I don’t plan on teaching my kids to use a gun. However, as of this time, I told my older son that if he ever sees a gun, he should move away from it and get an adult. – A.J.
We’ve shown the kids the real guns at Academy and pointed out how similar they are to toys. We have also told them a thousand times to run to a grownup if a friend ever pulls out a gun that’s not obviously a Nerf gun. But we worry. Culturally, we should become more comfortable with disclosing to visitors whether or not we own guns. It should be like dogs. “We have two dogs, do you mind them in the house?” – A.C.
We’ve talked about general gun safety, no specifics. -D.M.
Do you ask about guns in the houses of friends, before your kids go over?
No. It seems accusatory and so I’m not comfortable asking. No one has ever asked us either. – A.C.
Before a first sleepover, we have had folks ask about guns in our home and we have asked others about guns in their home. The couple times we’ve been in that conversation it was quite casual and low stress. We have limited our kids’ ability to go to a particular friend’s home because the hunting guns were taken out of the safe by the kids when my kids were at the house. I wasn’t comfortable with that family’s gun safety plan. – M.M.

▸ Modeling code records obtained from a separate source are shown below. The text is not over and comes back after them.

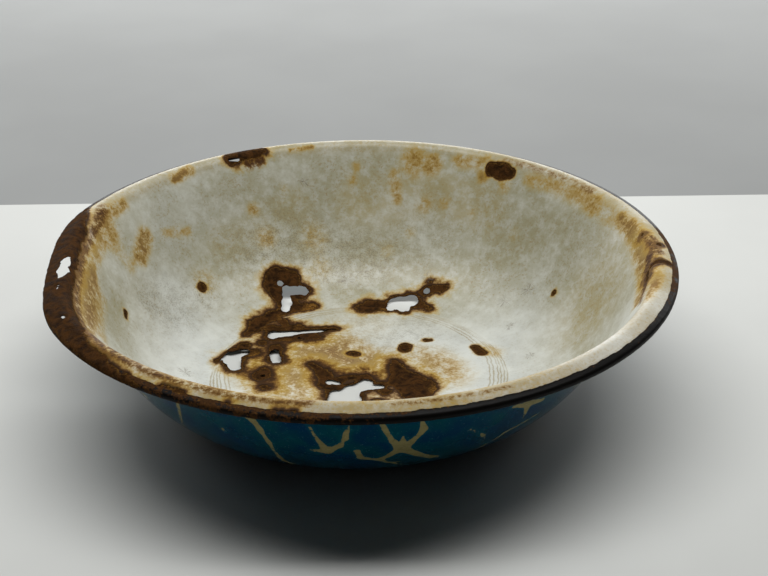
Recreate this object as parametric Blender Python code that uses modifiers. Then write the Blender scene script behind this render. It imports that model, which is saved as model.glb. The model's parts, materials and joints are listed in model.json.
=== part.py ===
"""Enamelled wash basin: a pressed steel pan with a wired, rolled edge, and its three enamel coats.

The basin stands on a narrow foot ring pressed round a slightly raised floor. Its flared wall turns
over into a rounded lip, and the sheet curls over a wire at the edge. White enamel lines the inside,
blue enamel covers the outside and a dark coat protects the curl. All five pieces follow one
sheet path, so they stay concentric when a size changes. The rim is knocked in at one place, and
rust has eaten holes through the sheet.

Units are metres. +Z is up and -Y is the front. The origin is the middle of the object's box on the
resting plane. The knocked-in rim shortens the box, so the basin's axis stands a little to the left.
"""

import math

import bmesh
import bpy
from mathutils import Matrix

# Overall sizes
RIM_RADIUS = 0.178          # outer edge of the finished bead
BEAD_HEIGHT = 0.076         # middle of the bead above the resting plane

# Sheet, coats and wire
STEEL_THICKNESS = 0.0007
COAT_THICKNESS = 0.0003
CLEARANCE = 0.00025         # between a coat or the wire and the steel
WIRE_RADIUS = 0.0008

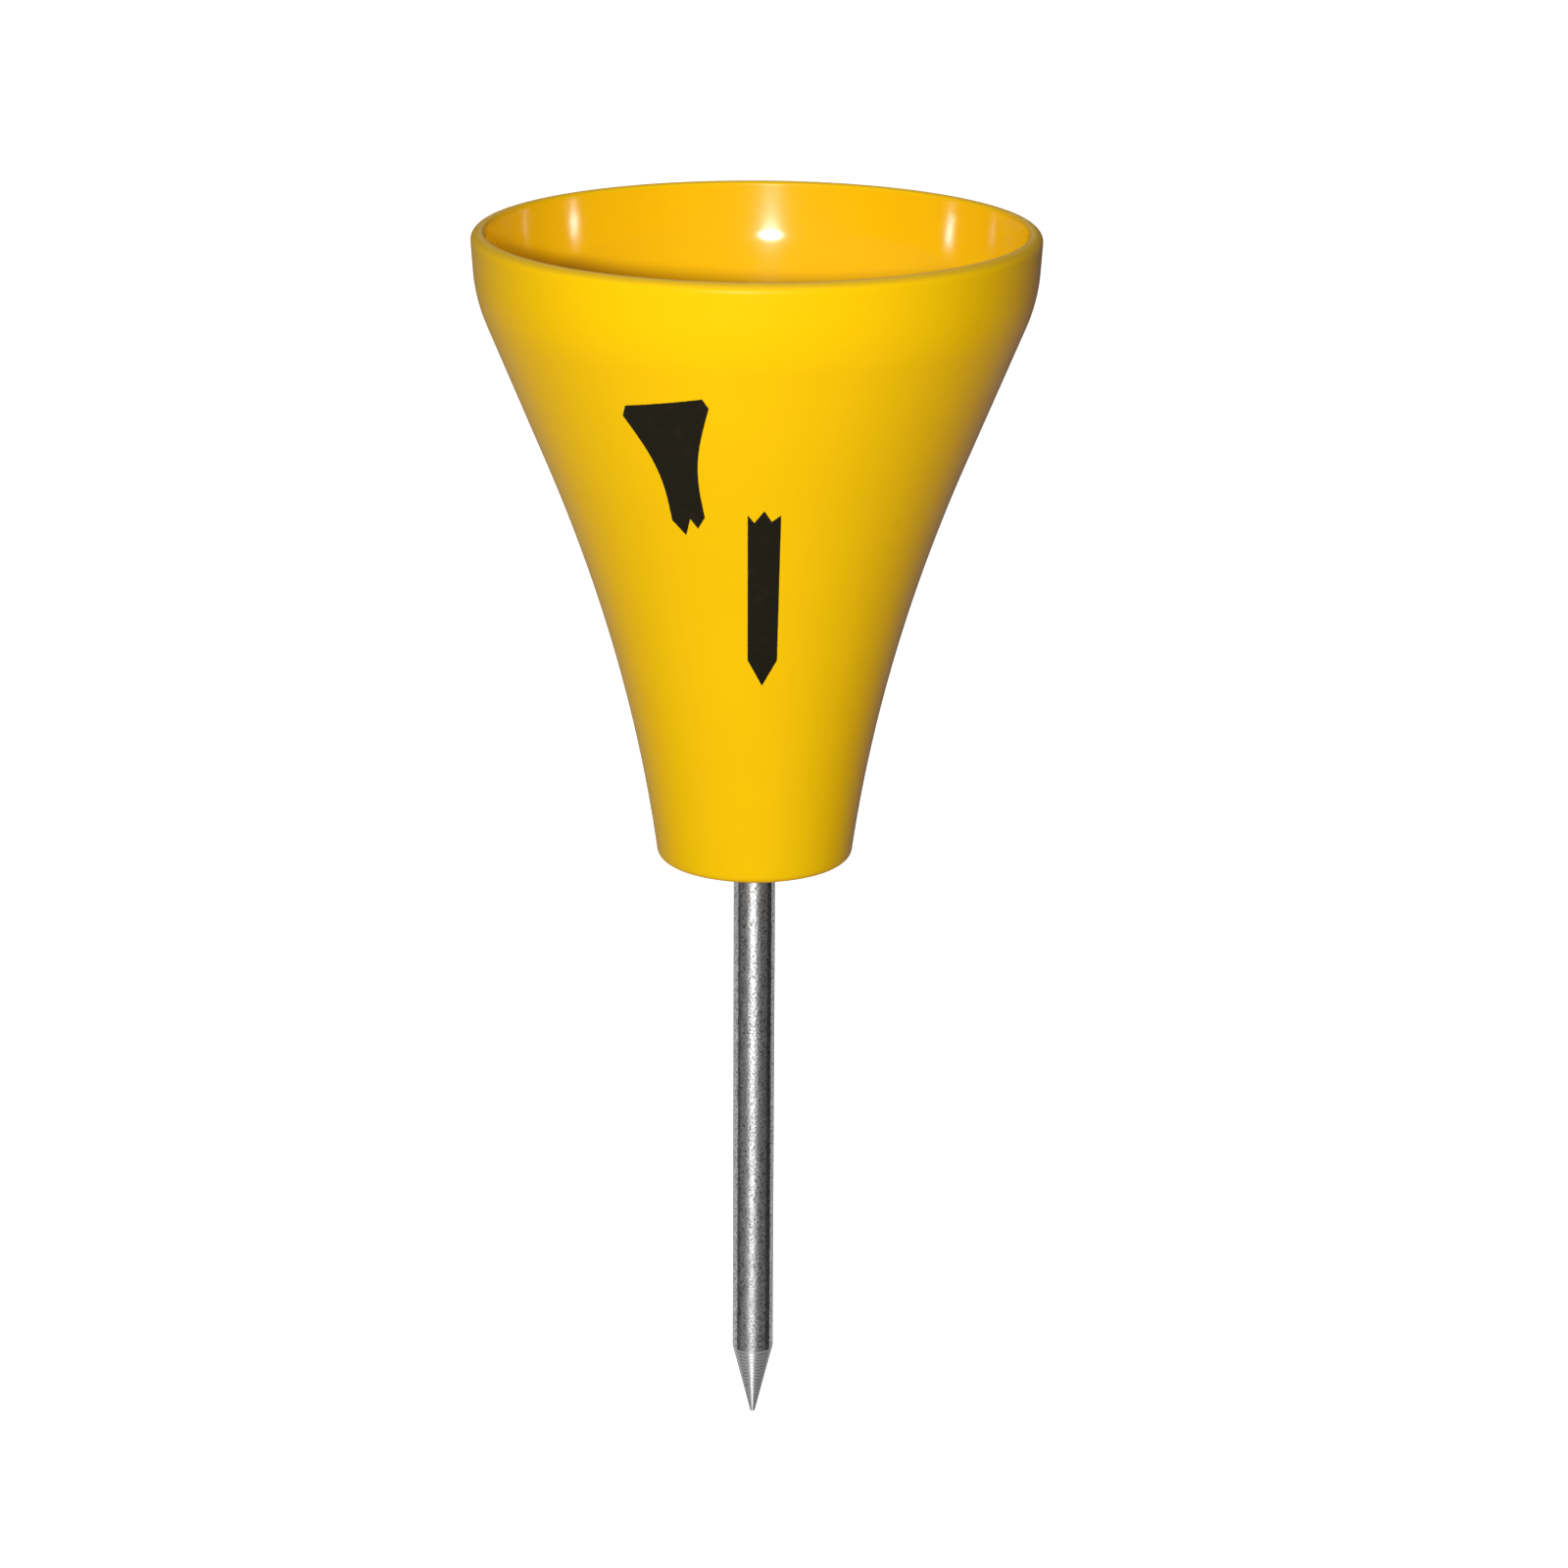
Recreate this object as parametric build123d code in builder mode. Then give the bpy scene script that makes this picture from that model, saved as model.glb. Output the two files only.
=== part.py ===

Yes! I do/will/would! And I am not offended when people ask me! I’m not asking to be judgy – I want to know if they are secured, I want to talk to my child about our rules for gun engagement and what to do if those rules can’t/aren’t being followed. I want my child’s friends to know what our rules are and I want their parent’s to know that we take their child’s safety as seriously as out’s. – A.G.